(What to do):
Repeat the listing in full. Nothing may be added or left out.
Begin
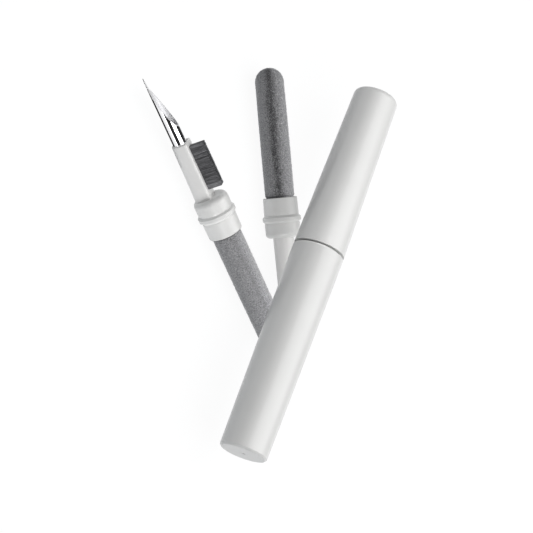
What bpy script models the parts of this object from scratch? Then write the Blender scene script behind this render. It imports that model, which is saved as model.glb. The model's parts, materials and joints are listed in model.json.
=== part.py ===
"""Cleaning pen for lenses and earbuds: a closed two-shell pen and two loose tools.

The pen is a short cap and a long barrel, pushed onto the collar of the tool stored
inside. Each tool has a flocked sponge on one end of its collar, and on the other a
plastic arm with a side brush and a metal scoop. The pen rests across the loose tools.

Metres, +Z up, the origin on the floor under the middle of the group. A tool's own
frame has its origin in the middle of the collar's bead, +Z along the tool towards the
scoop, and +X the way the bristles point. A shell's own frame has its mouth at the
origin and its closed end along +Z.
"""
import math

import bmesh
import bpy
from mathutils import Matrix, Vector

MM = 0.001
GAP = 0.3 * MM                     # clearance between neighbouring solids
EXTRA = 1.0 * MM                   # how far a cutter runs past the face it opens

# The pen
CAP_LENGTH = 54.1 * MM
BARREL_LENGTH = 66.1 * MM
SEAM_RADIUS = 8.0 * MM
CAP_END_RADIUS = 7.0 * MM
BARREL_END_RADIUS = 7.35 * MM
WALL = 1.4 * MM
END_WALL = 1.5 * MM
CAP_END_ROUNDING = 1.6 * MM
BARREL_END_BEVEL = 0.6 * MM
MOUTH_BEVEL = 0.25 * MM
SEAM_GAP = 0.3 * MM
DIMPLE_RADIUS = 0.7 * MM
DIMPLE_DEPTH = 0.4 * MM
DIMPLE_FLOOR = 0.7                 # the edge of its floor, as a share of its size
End
(Exercise answer):
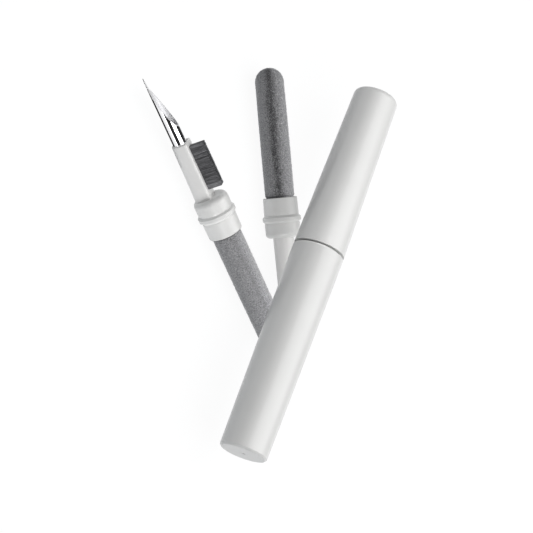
What bpy script models the parts of this object from scratch? Then write the Blender scene script behind this render. It imports that model, which is saved as model.glb. The model's parts, materials and joints are listed in model.json.
=== part.py ===
"""Cleaning pen for lenses and earbuds: a closed two-shell pen and two loose tools.

The pen is a short cap and a long barrel, pushed onto the collar of the tool stored
inside. Each tool has a flocked sponge on one end of its collar, and on the other a
plastic arm with a side brush and a metal scoop. The pen rests across the loose tools.

Metres, +Z up, the origin on the floor under the middle of the group. A tool's own
frame has its origin in the middle of the collar's bead, +Z along the tool towards the
scoop, and +X the way the bristles point. A shell's own frame has its mouth at the
origin and its closed end along +Z.
"""
import math

import bmesh
import bpy
from mathutils import Matrix, Vector

MM = 0.001
GAP = 0.3 * MM                     # clearance between neighbouring solids
EXTRA = 1.0 * MM                   # how far a cutter runs past the face it opens

# The pen
CAP_LENGTH = 54.1 * MM
BARREL_LENGTH = 66.1 * MM
SEAM_RADIUS = 8.0 * MM
CAP_END_RADIUS = 7.0 * MM
BARREL_END_RADIUS = 7.35 * MM
WALL = 1.4 * MM
END_WALL = 1.5 * MM
CAP_END_ROUNDING = 1.6 * MM
BARREL_END_BEVEL = 0.6 * MM
MOUTH_BEVEL = 0.25 * MM
SEAM_GAP = 0.3 * MM
DIMPLE_RADIUS = 0.7 * MM
DIMPLE_DEPTH = 0.4 * MM
DIMPLE_FLOOR = 0.7                 # the edge of its floor, as a share of its size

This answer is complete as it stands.